/---
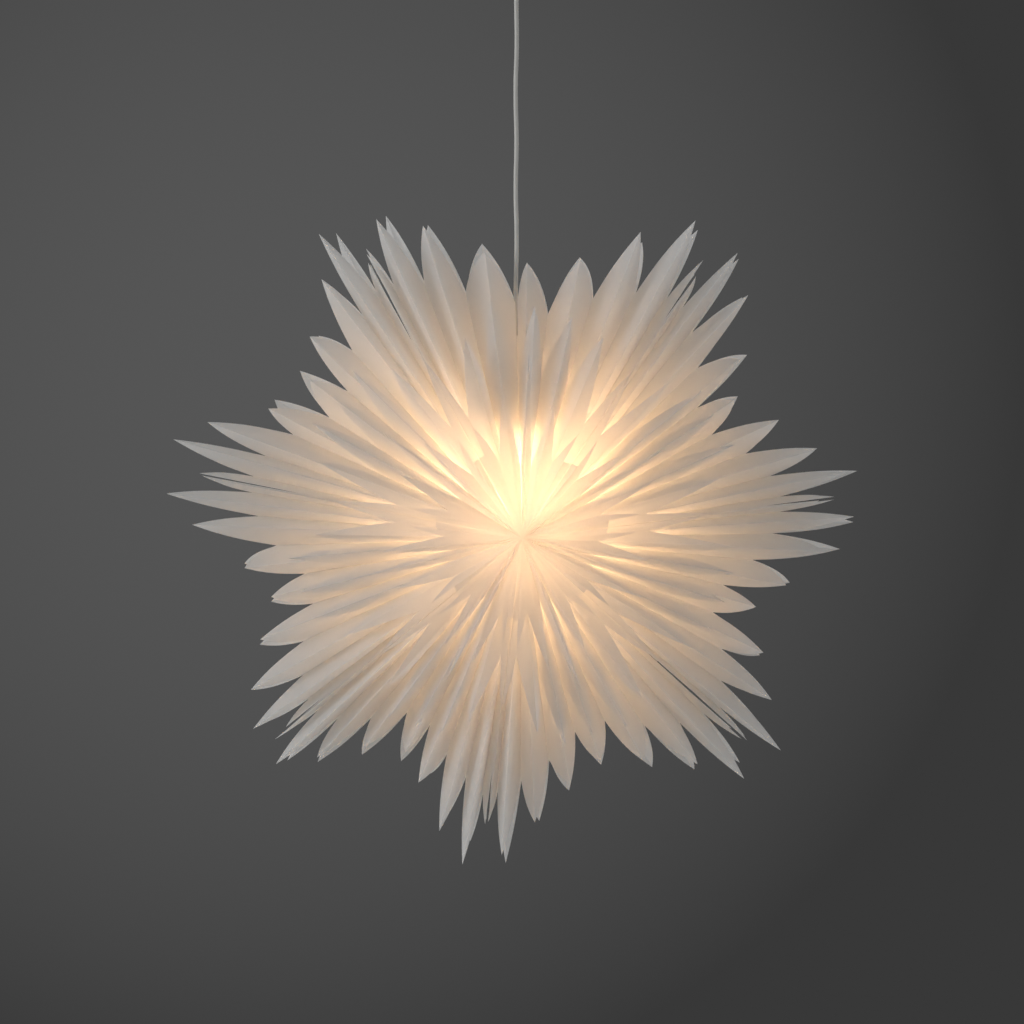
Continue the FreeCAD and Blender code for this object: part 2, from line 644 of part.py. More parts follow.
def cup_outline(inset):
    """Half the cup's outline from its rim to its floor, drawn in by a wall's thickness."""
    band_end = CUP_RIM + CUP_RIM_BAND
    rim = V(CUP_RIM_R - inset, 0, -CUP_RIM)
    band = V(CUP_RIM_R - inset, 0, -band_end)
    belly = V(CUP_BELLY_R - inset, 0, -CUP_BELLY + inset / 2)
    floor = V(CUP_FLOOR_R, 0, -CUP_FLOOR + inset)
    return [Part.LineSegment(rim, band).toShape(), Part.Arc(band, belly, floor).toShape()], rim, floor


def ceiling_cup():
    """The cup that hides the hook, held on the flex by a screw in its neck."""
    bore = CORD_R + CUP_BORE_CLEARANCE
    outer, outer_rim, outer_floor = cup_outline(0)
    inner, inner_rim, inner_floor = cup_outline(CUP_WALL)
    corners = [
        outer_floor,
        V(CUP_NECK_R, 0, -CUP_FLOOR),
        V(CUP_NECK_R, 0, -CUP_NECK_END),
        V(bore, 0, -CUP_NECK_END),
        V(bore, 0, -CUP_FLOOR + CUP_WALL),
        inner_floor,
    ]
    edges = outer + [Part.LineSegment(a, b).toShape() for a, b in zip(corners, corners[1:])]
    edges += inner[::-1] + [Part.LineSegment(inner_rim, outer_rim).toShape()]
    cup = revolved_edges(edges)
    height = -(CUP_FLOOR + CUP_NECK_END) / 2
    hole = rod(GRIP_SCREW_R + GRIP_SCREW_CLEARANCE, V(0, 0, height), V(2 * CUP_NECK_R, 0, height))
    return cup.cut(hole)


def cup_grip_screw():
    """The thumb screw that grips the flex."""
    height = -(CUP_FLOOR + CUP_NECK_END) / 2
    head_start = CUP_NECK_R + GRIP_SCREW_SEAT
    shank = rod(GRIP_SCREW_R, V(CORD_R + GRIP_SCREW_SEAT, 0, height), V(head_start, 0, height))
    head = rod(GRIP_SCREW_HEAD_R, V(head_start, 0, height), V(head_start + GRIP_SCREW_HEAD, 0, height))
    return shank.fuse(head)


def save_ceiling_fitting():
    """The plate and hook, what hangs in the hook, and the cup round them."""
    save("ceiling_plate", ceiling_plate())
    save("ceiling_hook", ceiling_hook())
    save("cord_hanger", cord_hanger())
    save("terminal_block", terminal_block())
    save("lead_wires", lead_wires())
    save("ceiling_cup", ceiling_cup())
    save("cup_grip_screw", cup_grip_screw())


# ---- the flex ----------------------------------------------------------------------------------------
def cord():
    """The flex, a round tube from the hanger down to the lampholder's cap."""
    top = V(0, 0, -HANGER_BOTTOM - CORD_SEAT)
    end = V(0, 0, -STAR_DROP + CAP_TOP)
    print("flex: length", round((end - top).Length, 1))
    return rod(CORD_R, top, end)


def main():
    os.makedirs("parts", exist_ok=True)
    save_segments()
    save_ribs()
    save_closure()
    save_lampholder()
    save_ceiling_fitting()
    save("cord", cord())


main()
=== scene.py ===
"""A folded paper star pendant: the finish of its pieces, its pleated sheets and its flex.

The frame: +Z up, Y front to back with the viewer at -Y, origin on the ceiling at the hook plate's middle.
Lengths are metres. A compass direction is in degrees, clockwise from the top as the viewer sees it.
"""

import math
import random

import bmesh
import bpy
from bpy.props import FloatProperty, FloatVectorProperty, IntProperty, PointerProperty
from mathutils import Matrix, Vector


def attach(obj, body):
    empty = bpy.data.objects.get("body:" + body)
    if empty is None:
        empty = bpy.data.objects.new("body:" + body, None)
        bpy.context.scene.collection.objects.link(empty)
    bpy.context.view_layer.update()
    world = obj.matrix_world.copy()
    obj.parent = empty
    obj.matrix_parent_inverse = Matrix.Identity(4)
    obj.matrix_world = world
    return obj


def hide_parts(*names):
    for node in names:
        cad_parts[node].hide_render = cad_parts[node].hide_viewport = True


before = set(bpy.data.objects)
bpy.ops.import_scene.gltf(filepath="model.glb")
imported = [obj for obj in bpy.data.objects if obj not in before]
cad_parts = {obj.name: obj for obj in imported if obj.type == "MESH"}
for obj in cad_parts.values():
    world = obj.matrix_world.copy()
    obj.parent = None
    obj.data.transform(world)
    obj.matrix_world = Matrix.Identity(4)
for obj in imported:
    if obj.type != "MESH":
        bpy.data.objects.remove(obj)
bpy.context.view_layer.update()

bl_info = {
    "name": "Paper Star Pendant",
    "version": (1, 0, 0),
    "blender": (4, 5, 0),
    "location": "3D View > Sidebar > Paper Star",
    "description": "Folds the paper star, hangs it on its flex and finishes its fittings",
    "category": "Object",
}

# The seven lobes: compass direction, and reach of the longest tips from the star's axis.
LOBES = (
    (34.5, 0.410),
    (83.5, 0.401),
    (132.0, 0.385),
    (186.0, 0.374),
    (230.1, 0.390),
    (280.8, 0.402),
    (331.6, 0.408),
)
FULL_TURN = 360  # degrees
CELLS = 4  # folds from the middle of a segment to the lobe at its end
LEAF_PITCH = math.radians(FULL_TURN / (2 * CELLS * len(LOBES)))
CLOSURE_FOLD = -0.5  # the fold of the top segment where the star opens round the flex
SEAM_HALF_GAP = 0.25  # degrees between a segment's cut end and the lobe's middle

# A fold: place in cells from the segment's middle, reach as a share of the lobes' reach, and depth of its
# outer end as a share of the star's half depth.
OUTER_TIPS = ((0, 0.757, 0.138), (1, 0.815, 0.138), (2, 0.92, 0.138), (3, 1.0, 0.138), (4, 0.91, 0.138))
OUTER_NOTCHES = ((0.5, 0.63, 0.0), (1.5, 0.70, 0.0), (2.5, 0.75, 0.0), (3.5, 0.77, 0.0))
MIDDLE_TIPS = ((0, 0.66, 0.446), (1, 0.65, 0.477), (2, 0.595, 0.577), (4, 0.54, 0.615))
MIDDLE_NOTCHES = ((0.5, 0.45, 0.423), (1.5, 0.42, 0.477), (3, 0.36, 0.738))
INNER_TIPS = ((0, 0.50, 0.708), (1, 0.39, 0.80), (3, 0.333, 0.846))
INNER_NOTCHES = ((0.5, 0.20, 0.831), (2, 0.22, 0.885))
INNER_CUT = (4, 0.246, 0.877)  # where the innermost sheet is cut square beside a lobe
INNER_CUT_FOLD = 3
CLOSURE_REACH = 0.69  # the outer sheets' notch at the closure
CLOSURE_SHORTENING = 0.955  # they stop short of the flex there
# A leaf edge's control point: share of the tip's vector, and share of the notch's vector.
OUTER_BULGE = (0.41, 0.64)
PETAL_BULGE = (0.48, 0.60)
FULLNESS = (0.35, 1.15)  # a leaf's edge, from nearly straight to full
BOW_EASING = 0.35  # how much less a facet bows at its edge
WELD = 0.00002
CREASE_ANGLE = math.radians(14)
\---
Required work:
Nothing should be changed: write out all of the data as is.

Response:
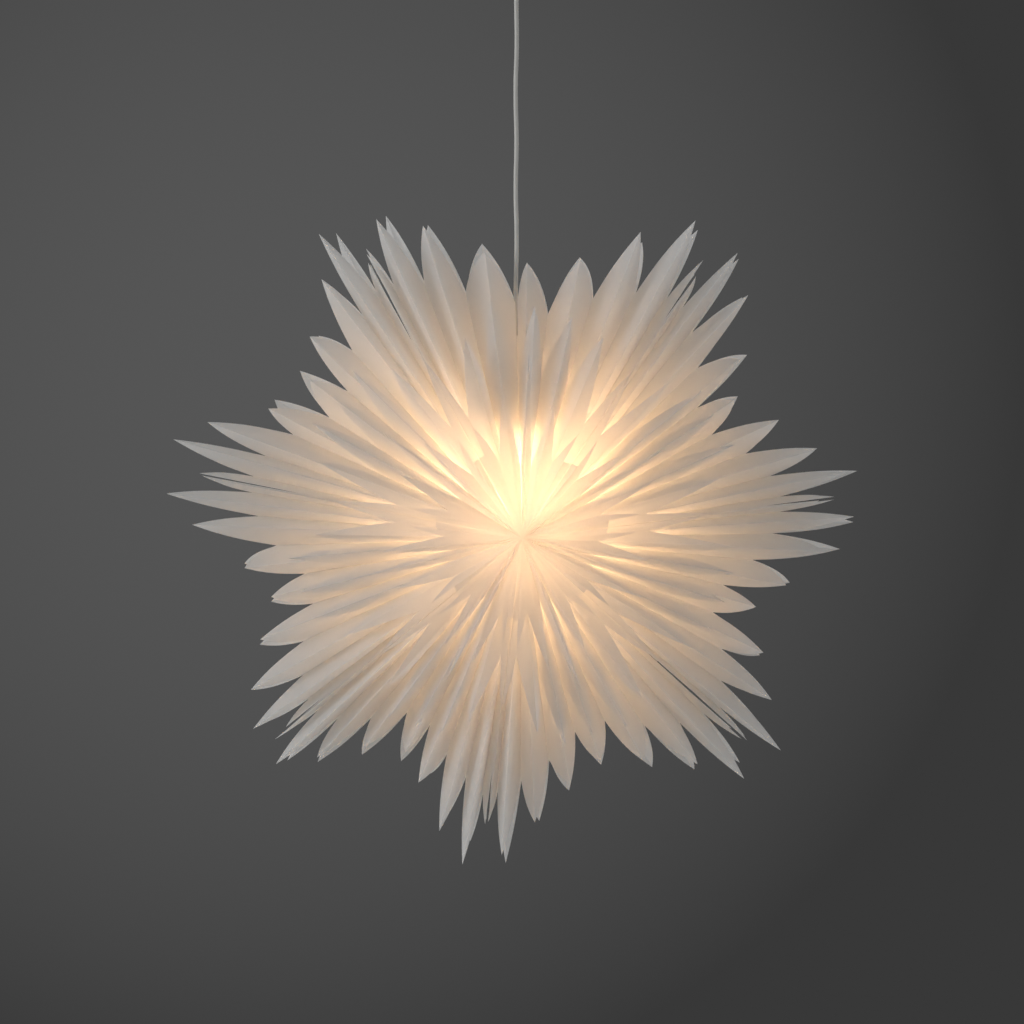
Continue the FreeCAD and Blender code for this object: part 2, from line 644 of part.py. More parts follow.
def cup_outline(inset):
    """Half the cup's outline from its rim to its floor, drawn in by a wall's thickness."""
    band_end = CUP_RIM + CUP_RIM_BAND
    rim = V(CUP_RIM_R - inset, 0, -CUP_RIM)
    band = V(CUP_RIM_R - inset, 0, -band_end)
    belly = V(CUP_BELLY_R - inset, 0, -CUP_BELLY + inset / 2)
    floor = V(CUP_FLOOR_R, 0, -CUP_FLOOR + inset)
    return [Part.LineSegment(rim, band).toShape(), Part.Arc(band, belly, floor).toShape()], rim, floor


def ceiling_cup():
    """The cup that hides the hook, held on the flex by a screw in its neck."""
    bore = CORD_R + CUP_BORE_CLEARANCE
    outer, outer_rim, outer_floor = cup_outline(0)
    inner, inner_rim, inner_floor = cup_outline(CUP_WALL)
    corners = [
        outer_floor,
        V(CUP_NECK_R, 0, -CUP_FLOOR),
        V(CUP_NECK_R, 0, -CUP_NECK_END),
        V(bore, 0, -CUP_NECK_END),
        V(bore, 0, -CUP_FLOOR + CUP_WALL),
        inner_floor,
    ]
    edges = outer + [Part.LineSegment(a, b).toShape() for a, b in zip(corners, corners[1:])]
    edges += inner[::-1] + [Part.LineSegment(inner_rim, outer_rim).toShape()]
    cup = revolved_edges(edges)
    height = -(CUP_FLOOR + CUP_NECK_END) / 2
    hole = rod(GRIP_SCREW_R + GRIP_SCREW_CLEARANCE, V(0, 0, height), V(2 * CUP_NECK_R, 0, height))
    return cup.cut(hole)


def cup_grip_screw():
    """The thumb screw that grips the flex."""
    height = -(CUP_FLOOR + CUP_NECK_END) / 2
    head_start = CUP_NECK_R + GRIP_SCREW_SEAT
    shank = rod(GRIP_SCREW_R, V(CORD_R + GRIP_SCREW_SEAT, 0, height), V(head_start, 0, height))
    head = rod(GRIP_SCREW_HEAD_R, V(head_start, 0, height), V(head_start + GRIP_SCREW_HEAD, 0, height))
    return shank.fuse(head)


def save_ceiling_fitting():
    """The plate and hook, what hangs in the hook, and the cup round them."""
    save("ceiling_plate", ceiling_plate())
    save("ceiling_hook", ceiling_hook())
    save("cord_hanger", cord_hanger())
    save("terminal_block", terminal_block())
    save("lead_wires", lead_wires())
    save("ceiling_cup", ceiling_cup())
    save("cup_grip_screw", cup_grip_screw())


# ---- the flex ----------------------------------------------------------------------------------------
def cord():
    """The flex, a round tube from the hanger down to the lampholder's cap."""
    top = V(0, 0, -HANGER_BOTTOM - CORD_SEAT)
    end = V(0, 0, -STAR_DROP + CAP_TOP)
    print("flex: length", round((end - top).Length, 1))
    return rod(CORD_R, top, end)


def main():
    os.makedirs("parts", exist_ok=True)
    save_segments()
    save_ribs()
    save_closure()
    save_lampholder()
    save_ceiling_fitting()
    save("cord", cord())


main()
=== scene.py ===
"""A folded paper star pendant: the finish of its pieces, its pleated sheets and its flex.

The frame: +Z up, Y front to back with the viewer at -Y, origin on the ceiling at the hook plate's middle.
Lengths are metres. A compass direction is in degrees, clockwise from the top as the viewer sees it.
"""

import math
import random

import bmesh
import bpy
from bpy.props import FloatProperty, FloatVectorProperty, IntProperty, PointerProperty
from mathutils import Matrix, Vector


def attach(obj, body):
    empty = bpy.data.objects.get("body:" + body)
    if empty is None:
        empty = bpy.data.objects.new("body:" + body, None)
        bpy.context.scene.collection.objects.link(empty)
    bpy.context.view_layer.update()
    world = obj.matrix_world.copy()
    obj.parent = empty
    obj.matrix_parent_inverse = Matrix.Identity(4)
    obj.matrix_world = world
    return obj


def hide_parts(*names):
    for node in names:
        cad_parts[node].hide_render = cad_parts[node].hide_viewport = True


before = set(bpy.data.objects)
bpy.ops.import_scene.gltf(filepath="model.glb")
imported = [obj for obj in bpy.data.objects if obj not in before]
cad_parts = {obj.name: obj for obj in imported if obj.type == "MESH"}
for obj in cad_parts.values():
    world = obj.matrix_world.copy()
    obj.parent = None
    obj.data.transform(world)
    obj.matrix_world = Matrix.Identity(4)
for obj in imported:
    if obj.type != "MESH":
        bpy.data.objects.remove(obj)
bpy.context.view_layer.update()

bl_info = {
    "name": "Paper Star Pendant",
    "version": (1, 0, 0),
    "blender": (4, 5, 0),
    "location": "3D View > Sidebar > Paper Star",
    "description": "Folds the paper star, hangs it on its flex and finishes its fittings",
    "category": "Object",
}

# The seven lobes: compass direction, and reach of the longest tips from the star's axis.
LOBES = (
    (34.5, 0.410),
    (83.5, 0.401),
    (132.0, 0.385),
    (186.0, 0.374),
    (230.1, 0.390),
    (280.8, 0.402),
    (331.6, 0.408),
)
FULL_TURN = 360  # degrees
CELLS = 4  # folds from the middle of a segment to the lobe at its end
LEAF_PITCH = math.radians(FULL_TURN / (2 * CELLS * len(LOBES)))
CLOSURE_FOLD = -0.5  # the fold of the top segment where the star opens round the flex
SEAM_HALF_GAP = 0.25  # degrees between a segment's cut end and the lobe's middle

# A fold: place in cells from the segment's middle, reach as a share of the lobes' reach, and depth of its
# outer end as a share of the star's half depth.
OUTER_TIPS = ((0, 0.757, 0.138), (1, 0.815, 0.138), (2, 0.92, 0.138), (3, 1.0, 0.138), (4, 0.91, 0.138))
OUTER_NOTCHES = ((0.5, 0.63, 0.0), (1.5, 0.70, 0.0), (2.5, 0.75, 0.0), (3.5, 0.77, 0.0))
MIDDLE_TIPS = ((0, 0.66, 0.446), (1, 0.65, 0.477), (2, 0.595, 0.577), (4, 0.54, 0.615))
MIDDLE_NOTCHES = ((0.5, 0.45, 0.423), (1.5, 0.42, 0.477), (3, 0.36, 0.738))
INNER_TIPS = ((0, 0.50, 0.708), (1, 0.39, 0.80), (3, 0.333, 0.846))
INNER_NOTCHES = ((0.5, 0.20, 0.831), (2, 0.22, 0.885))
INNER_CUT = (4, 0.246, 0.877)  # where the innermost sheet is cut square beside a lobe
INNER_CUT_FOLD = 3
CLOSURE_REACH = 0.69  # the outer sheets' notch at the closure
CLOSURE_SHORTENING = 0.955  # they stop short of the flex there
# A leaf edge's control point: share of the tip's vector, and share of the notch's vector.
OUTER_BULGE = (0.41, 0.64)
PETAL_BULGE = (0.48, 0.60)
FULLNESS = (0.35, 1.15)  # a leaf's edge, from nearly straight to full
BOW_EASING = 0.35  # how much less a facet bows at its edge
WELD = 0.00002
CREASE_ANGLE = math.radians(14)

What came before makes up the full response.